Steel makers decry cheap imports

Steel makers decry cheap imports

Chinese rivals have hobbled some local producers, but some argue the industry must improve its competitiveness.

A worker hoists down a roll steel at a plant in Samut Prakan. Local steel industry has suffered not only from slow economy but high competition from low-priced steel from China. SOMCHAI POOMLARD
A worker hoists down a roll steel at a plant in Samut Prakan. Local steel industry has suffered not only from slow economy but high competition from low-priced steel from China. SOMCHAI POOMLARD

Many Thai steel companies have suffered plunging sales because of weak purchasing power from a tepid global economy. Their situation has been worsened by cheap steel from China being dumped in Thailand, say industry officials.

China continues to dump cheap steel throughout the world, and in Thailand domestic steel producers find it hard to survive, says Wikrom Wajracupta, chairman of the Asean Iron and Steel Council.

Rising steel exports from China have caused a global glut, depressing market prices.

"Chinese steel exports have increased to surpass 100 million tonnes this year, up from 90 million the previous year," says Mr Wikrom.

The Chinese government is aware of the issue and has tried to do something to curb exports, but it has had no impact on the global market, he says.

The hardest hit company was Sahaviriya Steel Industries Plc (SSI), which recently announced the liquidation of its British subsidiary, SSI UK, after complaining of cheap steel from China lowering global steel prices.

SSI's losses led to huge debt that forced its creditors to set aside large provisions, which is likely erode banks' profits.

Mr Wikrom says several countries have set up think tanks or special committees to curb Chinese steel imports and protect their local steel industries, including Thailand and Malaysia.

The classic way to deal with this problem is anti-dumping measures, which the Thai steel industry has demanded be applied several times since the Anti-Dumping Act was passed in 1999. However, the measure has had little effect in preventing dumping because of complicated enforcement including a long investigation period before imposing an anti-dumping tariff.

Thai steel makers blame the slow and complicated anti-dumping procedure for failing to protect their industry. But the Commerce Ministry, which oversees anti-dumping, argues the measure must be precise and applied carefully or it could damage the country's trade.

"The probe takes a long time because we need to check thoroughly whether local producers were damaged by dumping," says Adul Chotinisakorn, a Foreign Trade Department deputy-director.

Once anti-dumping measures are imposed, he says, the defendant or foreign companies can file a lawsuit against Thailand with the World Trade Organization, which might cause a bigger problem for Thailand as the case could take years to deal with.

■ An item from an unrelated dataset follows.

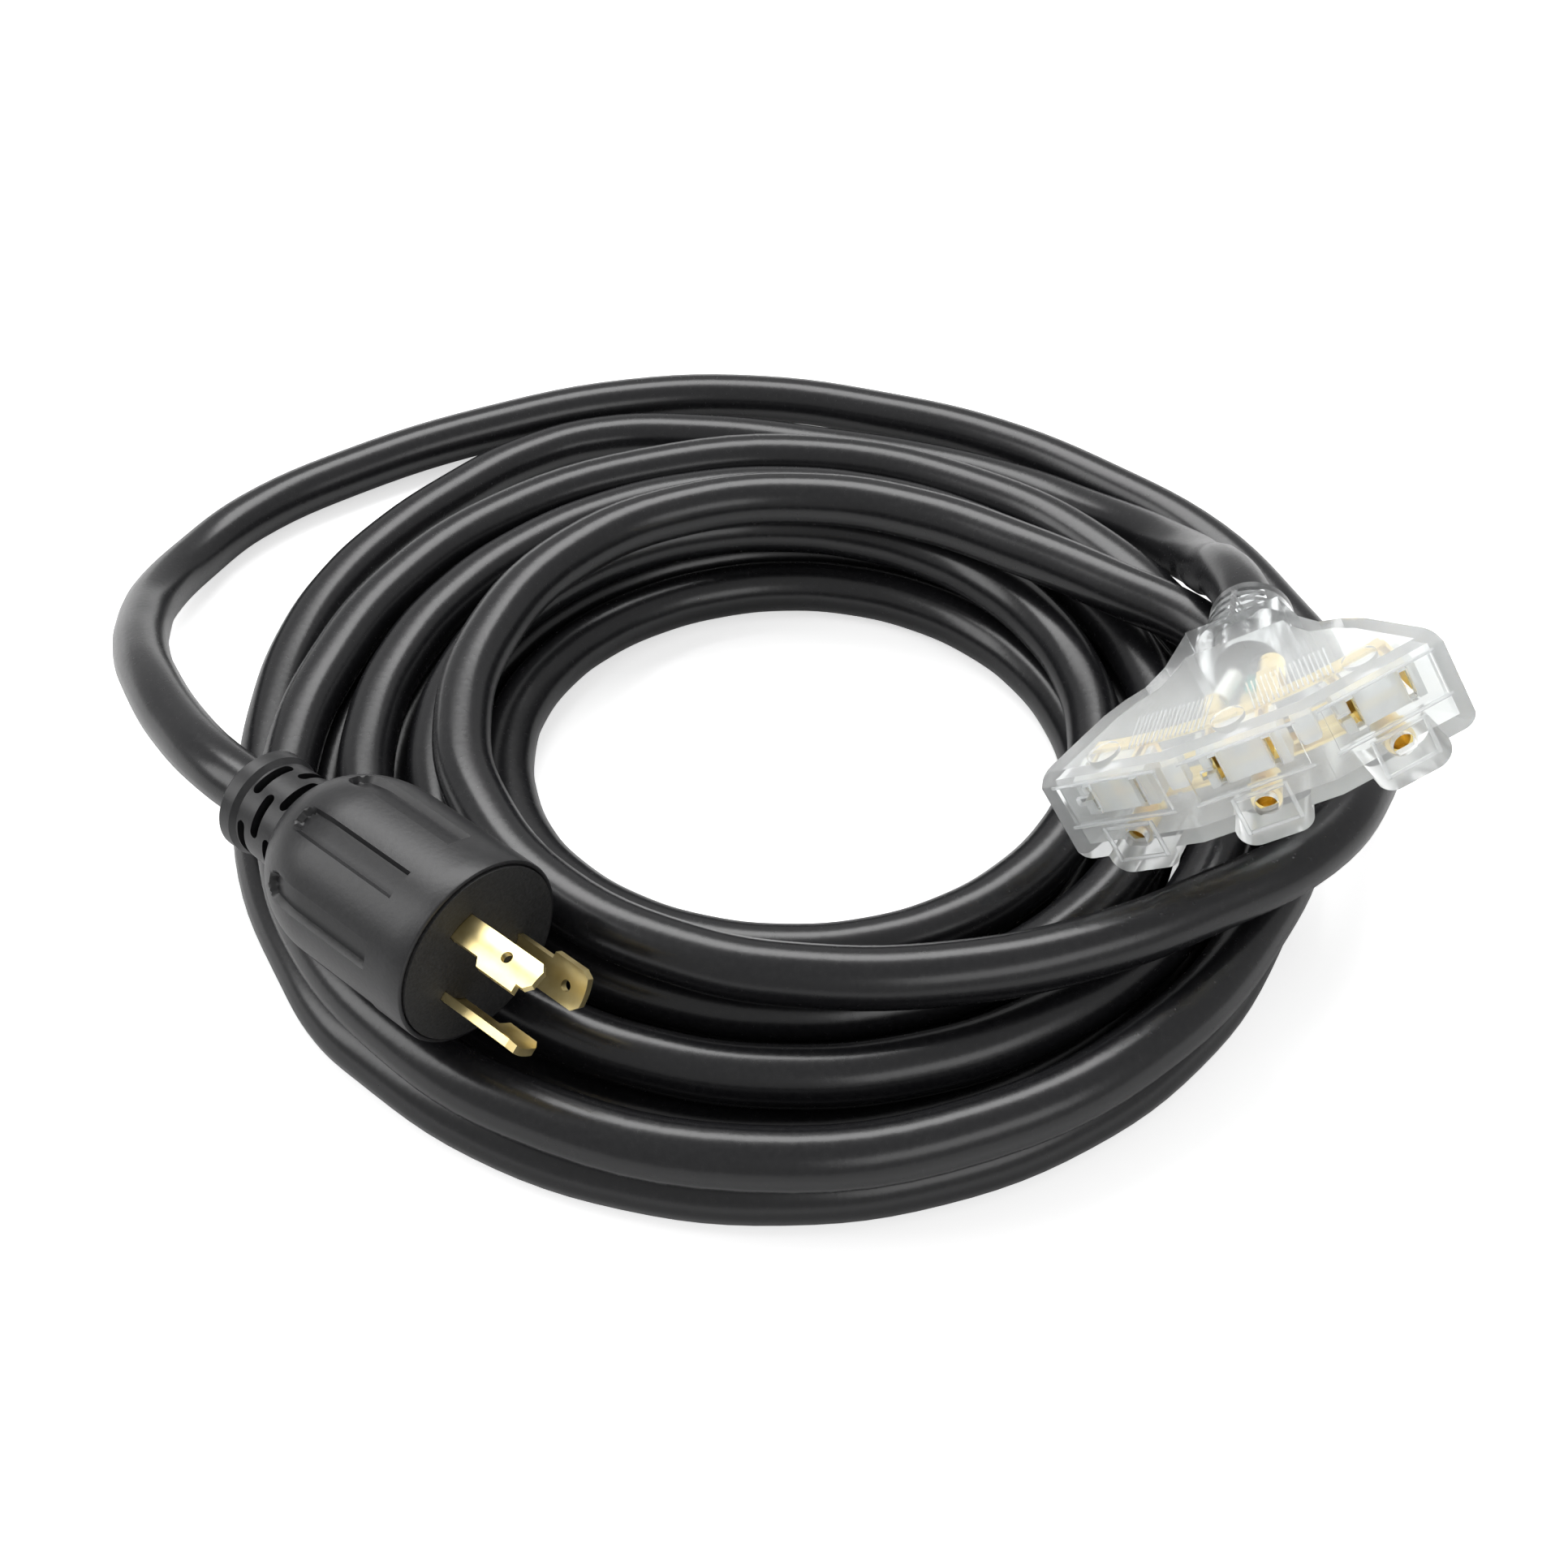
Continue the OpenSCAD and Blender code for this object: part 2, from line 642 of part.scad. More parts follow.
module hot_contact_strip() {
  color(brass) in_tap() {
    for (i = [-1:1]) facet(i) contact(slot_gap / 2, -slot_h / 2 + 1, hot_y + eps);
    fan_strip(hot_y, tail_x);
    crimp(tail_x, hot_crimp_y);
  }
}

module neutral_contact_strip() {
  color(brass) in_tap() {
    for (i = [-1:1]) facet(i) contact(-slot_gap / 2, neutral_y + strip_t - eps, slot_h / 2 - 1);
    fan_strip(neutral_y, -tail_x);
    crimp(-tail_x, neutral_crimp_y);
  }
}

module ground_contact_strip() {
  color(brass) in_tap() {
    for (i = [-1:1]) facet(i) difference() {
      translate([0, -ground_gap, socket_back]) cylinder(d = socket_d, h = -tap_wall - 1 - socket_back);
      translate([0, -ground_gap, socket_back + 1]) cylinder(d = ground_hole_d - 0.4, h = -socket_back);
    }
    fan_strip(ground_y - eps, 0);
    crimp(0, ground_crimp_y);
  }
}

module tap_wire(x, y, a) {
  back = tail(x, y) - [0, 0, tap_crimp_len];
  in_tap() rod(wire_from(a), back, wire_d, 1);
}

module tap_green_wire() {
  color([0.1, 0.55, 0.45]) tap_wire(0, ground_crimp_y, 180);
}

module tap_black_wire() {
  color([0.12, 0.12, 0.12]) tap_wire(tail_x, hot_crimp_y, side_angle);
}

module tap_white_wire() {
  color([0.9, 0.9, 0.88]) tap_wire(-tail_x, neutral_crimp_y, -side_angle);
}

module tap_cord_end() {
  color(black) in_tap() translate([0, neck_y, 0]) {
    translate([0, 0, -tap_len]) cylinder(d = cord_d, h = tap_len + tap_jacket_z);
    translate([0, 0, chamber_end - 2 * eps]) cylinder(d = cord_d + 1.5, h = 1 + 2 * eps);
  }
}

plug_body();
plug_strain_relief();
plug_face();
plug_ground_blade();
plug_hot_blade();
plug_neutral_blade();
plug_ground_crimp();
plug_hot_crimp();
plug_neutral_crimp();
plug_green_wire();
plug_black_wire();
plug_white_wire();
plug_cord_end();
tap_housing();
tap_strain_relief();
left_outlet_core();
middle_outlet_core();
right_outlet_core();
hot_contact_strip();
neutral_contact_strip();
ground_contact_strip();
tap_green_wire();
tap_black_wire();
tap_white_wire();
tap_cord_end();
cord_coil();
plug_lead();
tap_lead();
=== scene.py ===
"""Dresses a coiled power cord: locking plug, long black cord and clear triple tap.

Blender units are metres. Sizes below are millimetres and pass through MM, except for the
floor, the lamps and the depth of the surface grain, which are metres.
"""
import math

import bmesh
import bpy
from mathutils import Euler, Matrix, Vector


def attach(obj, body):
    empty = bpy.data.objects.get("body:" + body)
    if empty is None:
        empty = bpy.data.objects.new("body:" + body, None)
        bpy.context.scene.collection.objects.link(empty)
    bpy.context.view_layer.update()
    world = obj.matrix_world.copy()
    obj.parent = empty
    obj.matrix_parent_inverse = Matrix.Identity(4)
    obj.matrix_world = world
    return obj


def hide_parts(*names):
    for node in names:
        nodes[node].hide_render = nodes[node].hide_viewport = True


MM = 0.001

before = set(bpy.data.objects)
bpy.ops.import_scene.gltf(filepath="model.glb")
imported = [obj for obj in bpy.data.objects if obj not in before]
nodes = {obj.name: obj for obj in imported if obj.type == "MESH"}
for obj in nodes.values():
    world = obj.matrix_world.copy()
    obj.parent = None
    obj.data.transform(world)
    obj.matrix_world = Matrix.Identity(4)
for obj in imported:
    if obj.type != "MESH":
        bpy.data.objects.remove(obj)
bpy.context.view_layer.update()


# ---------- camera ----------
CAMERA_AT = Vector((13, -410.5, 392)) * MM
CAMERA_TILT = 45                      # degrees up from straight down
CAMERA_LENS = 45.65
SENSOR_WIDTH = 36


def add_camera():
    data = bpy.data.cameras.new("camera")
    data.lens = CAMERA_LENS
    data.sensor_width = SENSOR_WIDTH
    camera = bpy.data.objects.new("camera", data)
    camera.location = CAMERA_AT
    camera.rotation_euler = (math.radians(CAMERA_TILT), 0, 0)
    bpy.context.scene.collection.objects.link(camera)
    bpy.context.scene.camera = camera


add_camera()


# ---------- places ----------
REST_AT = Vector((13, -20.5, 0))      # the coil's axis on the floor


def place(at, turn):
    """Matrix of a frame in millimetres: it sits at a point, turned about x, y and z."""
    angles = [math.radians(a) for a in turn]
    return Matrix.Translation(at) @ Euler(angles, "XYZ").to_matrix().to_4x4()


# In both frames z points out of the face and the body lies behind it, at negative z.
PLUG = place(REST_AT + Vector((-67, -106, 55)), (0, 88.4, -41))
TAP = place(REST_AT + Vector((102, -76, 84)), (76, -32, -4))
TO_METRES = Matrix.Scale(MM, 4)


# ---------- cord ----------
CORD_D = 15
COIL_R = 75                           # where the coil climbs from the floor to its top layer
FLOOR_TURNS = 3.9
TOP_TURNS = 2.433
FLOOR_PITCH = 16.3
TOP_PITCH = 18.3
COIL_START = 225                      # degrees
LAYER_GAP = 0.6
CLIMB = 0.5                           # turns over which the cord climbs
KNOTS_PER_TURN = 24
HEADING_STEP = 0.002                  # turns to either side of a heading
CORD_ROUND = 6                        # resolution of the cord, round it and along it
PLUG_END = 78                         # from the plug's face to the end of its collar
TAP_LEN = 75                          # from the tap's face to the end of its neck
NECK_Y = -3.2                         # the neck lies below the middle of the tap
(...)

The Thai government also has the option to impose a safeguard measure to curb dumping. A safeguard measure allows the government to impose a higher import tariff immediately for 200 days to give the local industry time to adjust their business strategy to compete.

But local producers argue 200 days is too short for them to adjust as they have relied on government protection the past decade, hampering their development.

"The 200 days is unlikely to be sufficient for the Thai steel industry to adjust," says Mr Adul.

Mr Wikrom says failing an effective legal recourse, the only way for the Thai steel sector to survive is to improve its competitiveness. Local companies must learn to be independent rather than reliance on government protection.

"The trend on the global steel market is to switch from low-quality grades to higher ones, especially premium grades that can resist earthquakes, or the SD40 and SD50 grades," says Mr Wikrom. The Thai steel market needs to invest more in research and development (R&D) to survive intensified competition.

Mr Wikrom expects total steel consumption in Asean to be 63-64 million tonnes next year, down 5% from this year mainly because of the weak global economic outlook.

Songwoot Graipaspong, chairman of the Thai Iron and Steel Industry Club of the Federation of Thai Industries, says China is expected to dump not only steel but also other goods on the world market since it normally produces at large volume to gain an economy of scale.

As a result, Thai industries, especially the steel industry, need to invest more on R&D to compete in the upper market with value-added goods.

To increase the Thai steel industry's R&D, Sittichai Leeswadtrakul, chief executive and president of SET-listed Millcon Steel Plc, urges the government to provide tax incentives or privileges for R&D investment.